違法派遣、会社ぐるみ?/フルキャスト朝日新聞

 楽天の本拠地の命名権(ネーミングライツ)を取得したことで知られる人材派遣大手の「フルキャスト」が12日、労働者派遣法違反の容疑で県警の捜索を受けた。禁じられた警備業務にスタッフを派遣した疑いが持たれている。県警は、フルキャストの東京都渋谷区の本社が直接、派遣先の警備会社と包括的な契約を結んでいたことをうかがわせる資料をすでに押収。違法な派遣を本社が認識していたかどうかを調べる。

 12日午前10時、県警の捜査員10人が、JR渋谷駅に隣接してそびえる23階建てのオフィスビル「渋谷マークシティウエスト」の13階にあるフルキャスト本社に、段ボールを持って捜索に入った。

 始業直後の社内では、捜査員の姿を目にした従業員から「何だこれ」と驚きの声が上がった。捜索は夜まで続いた。

 労働者派遣法は、専門知識が必要などの理由から、港湾運送や建設、警備の業務への人材派遣を禁じている。違反して役員や法人が罰金以上の刑を受けると、厚労相による派遣業の許可を失う可能性もある。

 調べでは、フルキャストが昨年10月に警備会社に派遣したアルバイト数人は、同市泉区のスーパーマーケットの駐車場で、出入りする車の交通整理をしていたという。

 フルキャストと警備会社の間で交わされた契約書では、業務内容は警備ではなく、買い物カートの整理などとされていたという。

 このスーパーの担当者は「警備を頼んだ日は特売日で、店全体が忙しかった。警備の様子までは見ておらず、どのような立場の人が来ているのかは分からなかった」と振り返る。

 両社は2年ほど前から取引を始めており、ほかにも違法な派遣が常態化していた疑いもある。調べに対し、警備会社の東北支社の社員は「違法と知りつつ派遣スタッフに交通整理をさせた」と供述しているという。

 県警は昨年秋の警備会社への捜索で、両社の本社同士が直接、包括契約を結んでいたことをうかがわせる資料を押収。フルキャスト本社の関与を調べるために、今回の捜索に踏み切ったという。

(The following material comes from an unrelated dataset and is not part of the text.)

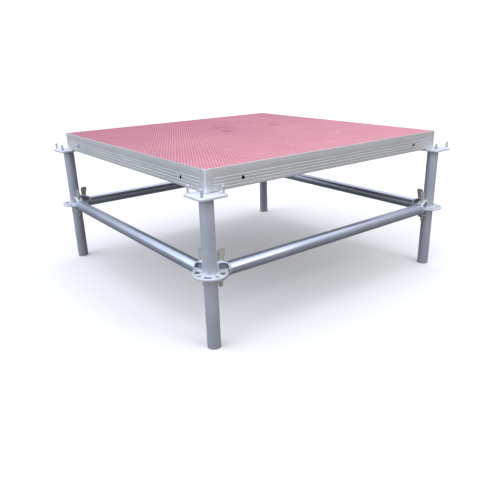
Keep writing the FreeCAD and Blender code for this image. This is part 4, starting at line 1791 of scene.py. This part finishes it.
@dataclass
class DeckTop:
    """Panel, screws, cross beams and pin sockets.

    Attributes:
        grid: spacing of the screws and of the beams.
        edge_inset: from the deck's edge to the edge screws.
        head: radius of a screw's countersunk head.
        shank: radius of its shank.
        recess: half the recess's width across its flats.
        beam_wall: wall of a beam.
        socket_side, socket_hole, socket_inset: a socket plate's side, its hole's radius, and
            how far the hole's middle is from the plate's outer sides.
    """

    grid: float = 305 * MM
    edge_inset: float = 15 * MM
    head: float = 5 * MM
    shank: float = 2 * MM
    recess: float = 2.3 * MM
    beam_wall: float = 2.5 * MM
    socket_side: float = 40 * MM
    socket_hole: float = 6 * MM
    socket_inset: float = 10 * MM
    beams: tuple[str, ...] = ("front", "middle", "back")
    body: str = "deck"

    def __post_init__(self) -> None:
        """Read the panel's box and the deck's half width from the frame."""
        self.low, self.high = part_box("deck_panel")
        self.half_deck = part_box("corner_post_back_right")[1].x

    def screw_places(self) -> Points:
        """A grid over the beams and a row along each rail, as x, y.

        Returns:
            Rows of x, y.
        """
        steps = np.array([-1, 0, 1]) * self.grid
        middle = np.stack(np.meshgrid(steps, steps), axis=-1).reshape(-1, 2)
        edge = self.half_deck - self.edge_inset
        row = np.stack([np.repeat([-edge, edge], 3), np.tile(steps, 2)], axis=1)
        return np.concatenate([middle, row, row[:, ::-1]])

    def build(self) -> None:
        """Make and settle every piece of the deck inside its frame."""
        self.build_panel()
        self.build_screws()
        for name in self.beams:
            self.build_beam(name)
        self.build_sockets()
        self.build_welds()

    def build_panel(self) -> None:
        """Plywood panel with rounded corners and a countersink for each screw."""
        half = (self.high.x - self.low.x) / 2
        rows = slab(rectangle(half, half, 0.8 * MM), self.low.z, self.high.z, 0.4 * MM)
        panel = Shell().grid(rows).build("panel")
        gap, below = 0.1 * MM, -30 * MM
        shank = self.shank + gap
        cone = [
            (0, MM), (self.head + MM + gap, MM), (shank, self.shank - self.head),
            (shank, below), (0, below),
        ]
        bit = Shell().grid(lathe(cone, 32))
        tool = Shell()
        for x, y in self.screw_places():
            tool.join(bit, Place(x, y, self.high.z))
        carve(panel, tool.build("countersink"))
        finish = AntiSlipPanel("anti_slip_panel", self.low.z, self.high.z)
        WORKSHOP.settle(panel, finish, self.body, "deck_film", "deck_panel")

    def screw(self) -> Shell:
        """Countersunk screw below z = 0: a hexagon recess, a flat head, a cone and a shank."""
        turn = np.arange(36) * 2 * np.pi / 36
        around = np.stack([np.cos(turn), np.sin(turn)], axis=1)
        facet = np.cos((turn + np.pi / 6) % (np.pi / 3) - np.pi / 6)[:, None]
        hexagon = around * self.recess / facet
        top, depth = -0.15 * MM, -1.9 * MM
        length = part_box("deck_screws")[1].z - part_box("deck_screws")[0].z
        rings = [
            (0 * around, depth), (hexagon, depth), (hexagon, top),
            (around * (self.head - 0.3 * MM), top),
            (around * (self.head - 0.12 * MM), top - 0.15 * MM),
            (around * self.shank, self.shank - self.head), (around * self.shank, MM - length),
            (0 * around, -length),
        ]
        return Shell().grid(np.stack([at_height(ring, height) for ring, height in rings]))

    def build_screws(self) -> None:
        """All the deck screws as one group."""
        screw, group = self.screw(), Shell()
        for x, y in self.screw_places():
            group.join(screw, Place(x, y, self.high.z))
        screws = group.build("screws")
        WORKSHOP.settle(screws, SCREW_ZINC, self.body, "screw_steel", "deck_screws")

    def build_beam(self, name: str) -> None:
        """Box-section beam between the left and right rails.

        Args:
            name: which beam.
        """
        low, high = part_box(f"cross_beam_{name}")
        half_y, half_z = (high.y - low.y) / 2, (high.z - low.z) / 2
        middle = ((low.y + high.y) / 2, (low.z + high.z) / 2)
        outside = rectangle(half_y, half_z, 2 * MM, 5) + middle
        inside = rectangle(half_y - self.beam_wall, half_z - self.beam_wall, MM, 5) + middle
        rows = [drawn_out(outside, (low.x, high.x)), drawn_out(inside, (high.x, low.x))]
        beam = Shell().grid(np.concatenate(rows), wrap_rows=True).build(f"beam_{name}")
        WORKSHOP.settle(beam, BEAM_METAL, self.body, "beam_aluminium", f"cross_beam_{name}")

    def build_sockets(self) -> None:
        """Four socket plates: a rounded square cell with a round hole and a closed side."""
        low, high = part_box("pin_sockets")
        half_side, half = self.socket_side / 2, (high.z - low.z) / 2
        inset_by = self.socket_inset
        square = square_edge(8)
        border = pulled_round(square, half_side, half_side, 2 * MM)
        around = np.arctan2(square[:, 1], square[:, 0])
        circle = np.stack([np.cos(around), np.sin(around)], axis=1)
        group = Shell()
        for corner in Corner:
            sign = corner.put(-1, -1)[:2]

            def hole(grow: float, middle: Points = sign * (half_side - inset_by)) -> Points:
                """Outline of the round hole, moved out by a distance."""
                return circle * (self.socket_hole + grow) + middle

            plate = Shell().grid(holed_cell(hole, border, half, 0.6 * MM))
            plate.grid(np.stack([at_height(border, half), at_height(border, -half)]))
            middle = Place(*(sign * (high.x - half_side)), (low.z + high.z) / 2)
            group.join(plate, middle)
        sockets = group.build("sockets")
        WORKSHOP.settle(sockets, POST_CASTING, self.body, "post_aluminium", "pin_sockets")

    def build_welds(self) -> None:
        """Upright beads where the beams meet the rails."""
        beads, short = Shell(), 3 * MM
        for name in self.beams:
            low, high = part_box(f"cross_beam_{name}")
            for x in (low.x, high.x):
                for y in (low.y, high.y):
                    ends = (x, y, low.z + short), (x, y, high.z - short)
                    beads.grid(bead_line(*ends, 2 * MM))
        welds = beads.build("beam_welds")
        WORKSHOP.settle(welds, WELD_ZINC, self.body, "beam_aluminium")


# ---------------------------------------------------------------- studio


@dataclass(frozen=True)
class Studio:
    """Pale floor, soft lights and the camera.

    Attributes:
        camera_at: where the camera stands.
        heading, tilt, roll: its turn from +Y towards +X, its dip and its lean, in degrees.
        lens: focal length on a 36 mm sensor.
        shift: the frame's small offset.
        floor_half: half the floor's side.
    """

    camera_at: tuple[float, float, float] = (-1.4769, -1.9732, 0.9516)
    heading: float = 37.933
    tilt: float = 20.608
    roll: float = -1.331
    lens: float = 37.608
    shift: tuple[float, float] = (-0.0120, 0.0063)
    floor_half: float = 40.0

    def build(self) -> None:
        """Make the floor, the lights, the surroundings and the camera."""
        self.build_floor()
        self.build_light("key", (0.6, -3.6, 2.4), (0, 0, 0.4), 1.6, 32)
        bpy.context.scene.world = SoftSky().world()
        bpy.context.scene.view_settings.view_transform = "Standard"
        self.build_camera()

    def build_floor(self) -> None:
        """A wide flat floor."""
        square = square_edge(1) * self.floor_half
        floor = Shell().add(at_height(square, 0), np.array([[0, 1, 2, 3]])).build("floor")
        WORKSHOP.paint(floor, StudioFloor())

    @staticmethod
    def build_light(
        name: str, at: Sequence[float], aim: Sequence[float], size: float, power: float
    ) -> None:
        """A square soft light that points at a spot.

        Args:
            name: the light's name.
            at, aim: where it stands and points.
            size, power: side of its square, and its watts.
        """
        lamp = bpy.data.lights.new(name, "AREA")
        lamp.size = size
        lamp.energy = power
        light = bpy.data.objects.new(name, lamp)
        light.location = at
        light.rotation_euler = (Vector(aim) - Vector(at)).to_track_quat("-Z", "Y").to_euler()
        bpy.context.scene.collection.objects.link(light)

    def build_camera(self) -> None:
        """The camera at its viewing angle."""
        lens = bpy.data.cameras.new("camera")
        lens.sensor_width = 36
        lens.lens = self.lens
        lens.shift_x, lens.shift_y = self.shift
        camera = bpy.data.objects.new("camera", lens)
        heading, tilt = math.radians(self.heading), math.radians(self.tilt)
        level = math.cos(tilt)
        ahead = Vector((math.sin(heading) * level, math.cos(heading) * level, -math.sin(tilt)))
        lean = Matrix.Rotation(math.radians(self.roll), 4, "Z")
        aim = ahead.to_track_quat("-Z", "Y").to_matrix().to_4x4()
        camera.matrix_world = Matrix.Translation(self.camera_at) @ aim @ lean
        bpy.context.scene.collection.objects.link(camera)
        bpy.context.scene.camera = camera


def main() -> None:
    """Build the object from the floor up, and then the studio round it."""
    logging.basicConfig(level=logging.INFO, format="%(name)s: %(message)s")
    for corner in Corner:
        Leg(corner).build()
    head = WedgeHead()
    casting = head.shell()
    for side in Side:
        Ledger(side, casting, head).build()
        Rail(side).build()
    for corner in Corner:
        CornerPost(corner).build()
    DeckTop().build()
    Studio().build()


if __name__ == "__main__":
    main()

 県警は、フルキャストと警備会社の営利目的のほかに、警備員の需要の飛躍的な増加が背景にあったとみている。

 警察庁によると、全国の警備業者の05年の総売上高は約3兆5469億円。国民の安全安心への意識の高まりとともに、5年間で5割近くの急激な伸びを見せている。

 これに伴い、05年に改正警備業法が施行され、業者に交通整理といった業務ごとに教育責任者の設置を義務付けるなど規制が強化された。だが、今回派遣されたスタッフには何の教育も施されていなかったとされる。

 全国警備業協会(東京都)は「警備業者同士が融通し合う形での違法な派遣はまれに報告されているものの、今回のようなケースは把握していない」としている。

 一方、日本人材派遣協会(東京都)は「警備業務に派遣できないことは派遣業者にとって『イロハのイ』。大手の派遣会社が知らないはずはなく、事実とすれば違法性を認識していたとしか考えられない」と話した。